Antarctica's lost aviator The epic adventure to explore the last frontier on Earth

Jeff Maynard

Book - 2019

"By the 1930s, no one had yet crossed Antarctica, and its vast interior remained a mystery frozen in time. Hoping to write his name in the history books, wealthy American Lincoln Ellsworth announced he would fly across the unexplored continent. And to honor his hero, Wyatt Earp, he would carry Earp's gun belt on the flight. The main obstacles to Ellsworth's ambition were numerous: he didn't like the cold, he avoided physical work, and he couldn't navigate. Consequently, he hired the experienced Australian explorer, Sir Hubert Wilkins, to organize the expedition on his behalf. While Ellsworth battled depression, Wilkins purchased a ship, hired a crew, and ordered a revolutionary new airplane constructed. The Ellswort...h Trans-Antarctic Expeditions became epics of misadventure, as competitors plotted to beat Ellsworth, pilots refused to fly, crews mutinied, and the ship was repeatedly trapped in the ice. Finally, in 1935, Ellsworth took off to fly from the Weddell Sea to the Ross Sea.
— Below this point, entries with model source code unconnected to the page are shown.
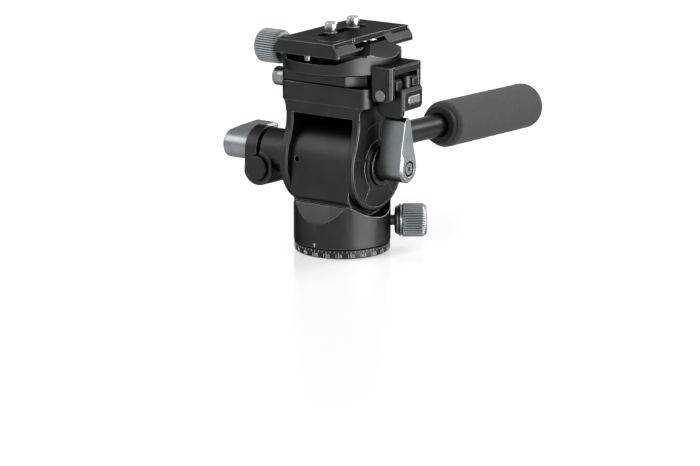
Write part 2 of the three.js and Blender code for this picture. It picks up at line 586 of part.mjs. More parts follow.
// A clamping lever in its own frame: the hub starts at x = 0 and the arm points up.
function leverShape(hubLength) {
  const hub = turned([
    [0, 0], [lever.hubRadius - lever.hubTaper, 0], [lever.hubRadius, lever.bevel],
    [lever.hubRadius, hubLength - lever.bevel], [lever.hubRadius - lever.bevel, hubLength],
    [0, hubLength],
  ], sidesMedium, "x");
  const root = lever.hubRadius;
  const shoulder = lever.armLength - lever.tipCut;
  const arm = outlineOf([
    [-root, 0], [root, 0], [lever.rootHalf, lever.shoulderEnd], [lever.tipHalf, shoulder],
    [lever.tipHalf - lever.tipCut, lever.armLength], [lever.tipCut - lever.tipHalf, lever.armLength],
    [-lever.tipHalf, shoulder], [-lever.rootHalf, lever.shoulderEnd],
  ]);
  const armStart = leverCup.height - clearance + sweepGap;
  const stepBack = outlineOf([
    [lever.shoulderStart, hubLength + overrun], [lever.shoulderStart, hubLength],
    [lever.shoulderEnd, hubLength - lever.armInset], [lever.armLength + overrun, hubLength - lever.armInset],
    [lever.armLength + overrun, hubLength + overrun],
  ].map(([along, across]) => [across, along]));
  const recess = pulled(stepBack, "y", -root - overrun, root + overrun);
  const armShape = pulled(arm, "x", armStart, hubLength, lever.bevel);
  const bore = bar("x", leverScrew.radius + clearance, -overrun, hubLength + overrun, [0, 0], sidesSmall);
  const counterbore = bar("x", lever.counterboreRadius, hubLength - lever.counterboreDepth, hubLength + overrun,
    [0, 0], sidesSmall);
  return cut(join(hub, armShape), recess, bore, counterbore);
}

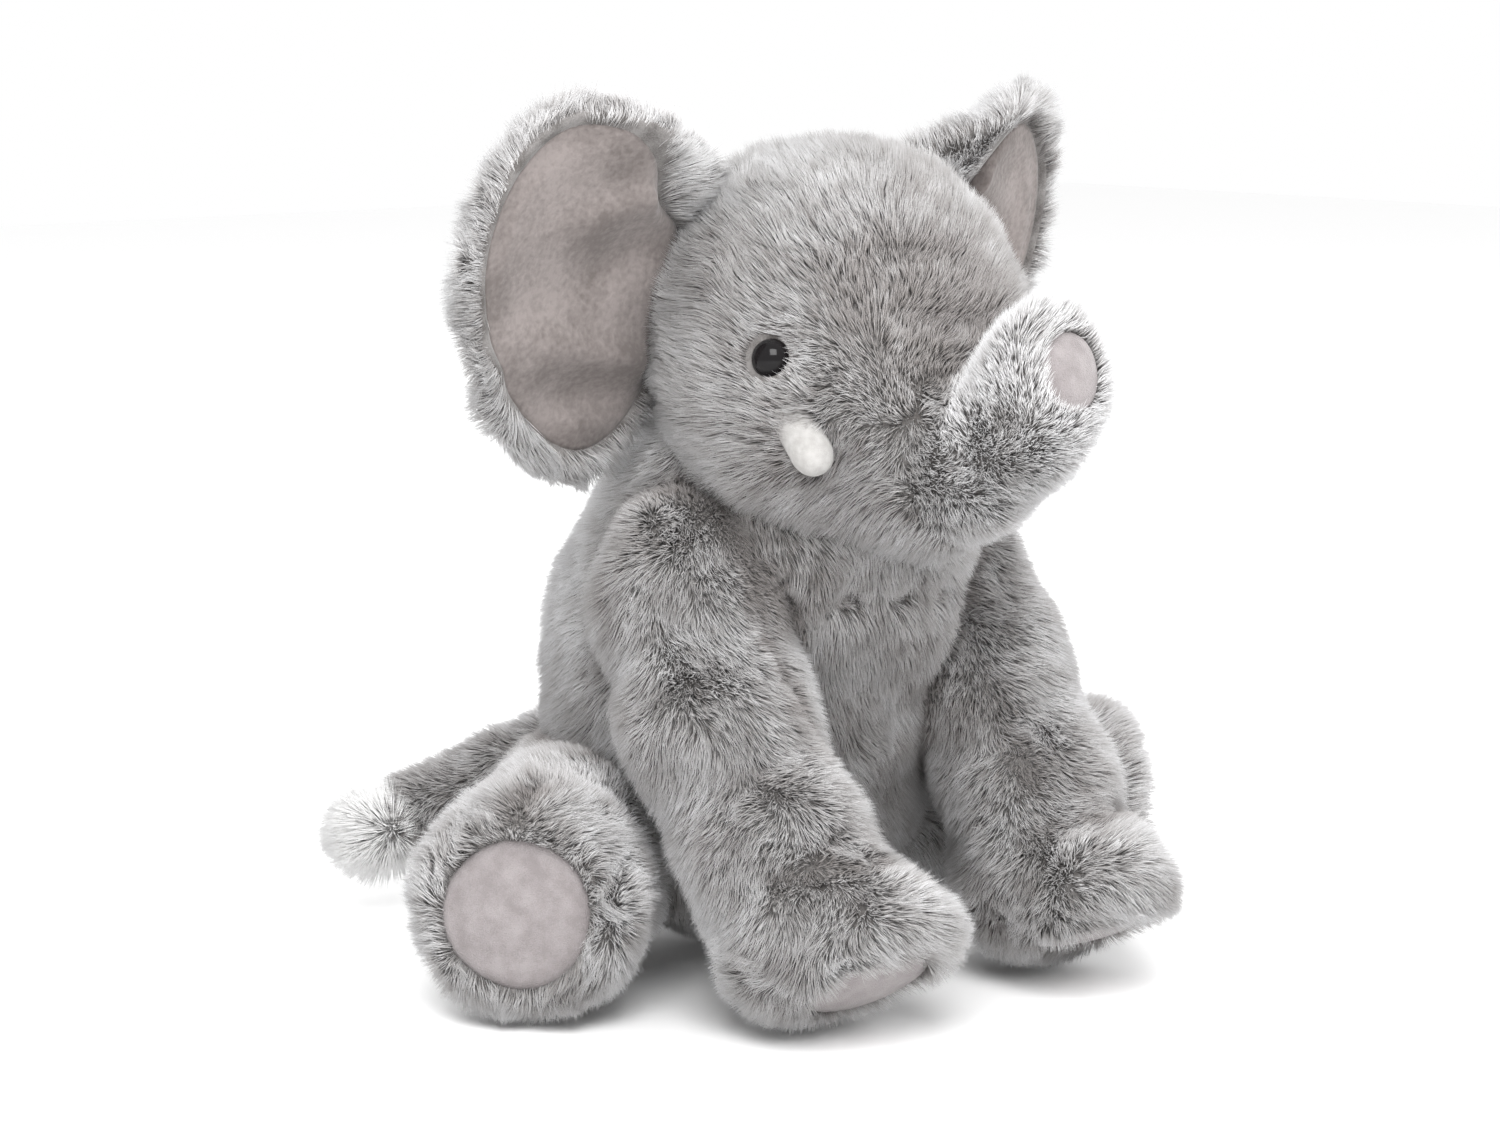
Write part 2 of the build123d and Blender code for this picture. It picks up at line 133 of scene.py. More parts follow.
def seam_plane(p, coordinate, width, depth):
    return depth * np.exp(-((coordinate / width) ** 2))


def gradient(form, p, h=0.4):
    g = np.empty_like(p)
    for axis in range(3):
        step = np.zeros(3)
        step[axis] = h
        g[:, axis] = form(p + step) - form(p - step)
    return g / (2 * h)


def surface_net(form, low, high, step):
    """Quads round the zero surface of a form inside a box."""
    axes = [np.arange(a, b + step, step) for a, b in zip(low, high)]
    shape = tuple(len(a) for a in axes)
    grid = np.stack(np.meshgrid(*axes, indexing="ij"), axis=-1)
    value = form(grid.reshape(-1, 3)).reshape(shape)
    inside = value < 0
    total = np.zeros([n - 1 for n in shape] + [3])
    count = np.zeros([n - 1 for n in shape])
    crossings = []
    for axis in range(3):
        ahead = [slice(None)] * 3
        behind = [slice(None)] * 3
        ahead[axis], behind[axis] = slice(1, None), slice(None, -1)
        v0, v1 = value[tuple(behind)], value[tuple(ahead)]
        crossed = inside[tuple(behind)] != inside[tuple(ahead)]
        t = np.where(crossed, v0 / np.where(crossed, v0 - v1, 1), 0)
        point = grid[tuple(behind)] + t[..., None] * (grid[tuple(ahead)] - grid[tuple(behind)])
        others = [a for a in range(3) if a != axis]
        for shift in ((0, 0), (0, 1), (1, 0), (1, 1)):
            window = [slice(None)] * 3
            for other, s in zip(others, shift):
                window[other] = slice(s, shape[other] - 1 + s)
            picked = crossed[tuple(window)]
            total += np.where(picked[..., None], point[tuple(window)], 0)
            count += picked
        crossings.append((crossed, inside[tuple(behind)]))
    used = count > 0
    index = np.full(count.shape, -1)
    index[used] = np.arange(used.sum())
    points = total[used] / count[used][:, None]
    faces = []
    for axis in range(3):
        crossed, started_inside = crossings[axis]
        others = [a for a in range(3) if a != axis]
        where = np.argwhere(crossed)
        keep = np.all([(where[:, o] > 0) & (where[:, o] < shape[o] - 1) for o in others], axis=0)
        where = where[keep]
        flip = started_inside[tuple(where.T)]
        corners = []
        for a, b in ((-1, -1), (0, -1), (0, 0), (-1, 0)):
            at = where.copy()
            at[:, others[0]] += a
            at[:, others[1]] += b
            corners.append(index[tuple(at.T)])
        quad = np.stack(corners, axis=1)
        if axis == 1:
            flip = ~flip
        quad = np.where(flip[:, None], quad, quad[:, ::-1])
        faces.append(quad)
    return points, np.concatenate(faces)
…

A few hours after leaving, radio contact with him was lost and the world gave him up for dead. [This book] brings alive one of the strangest episodes in polar history, using previously unpublished diaries, correspondence, photographs, and film to reveal the amazing true story of the first crossing of Antarctica and how, against all odds, it was achieved by the unlikeliest of heroes."--Jacket.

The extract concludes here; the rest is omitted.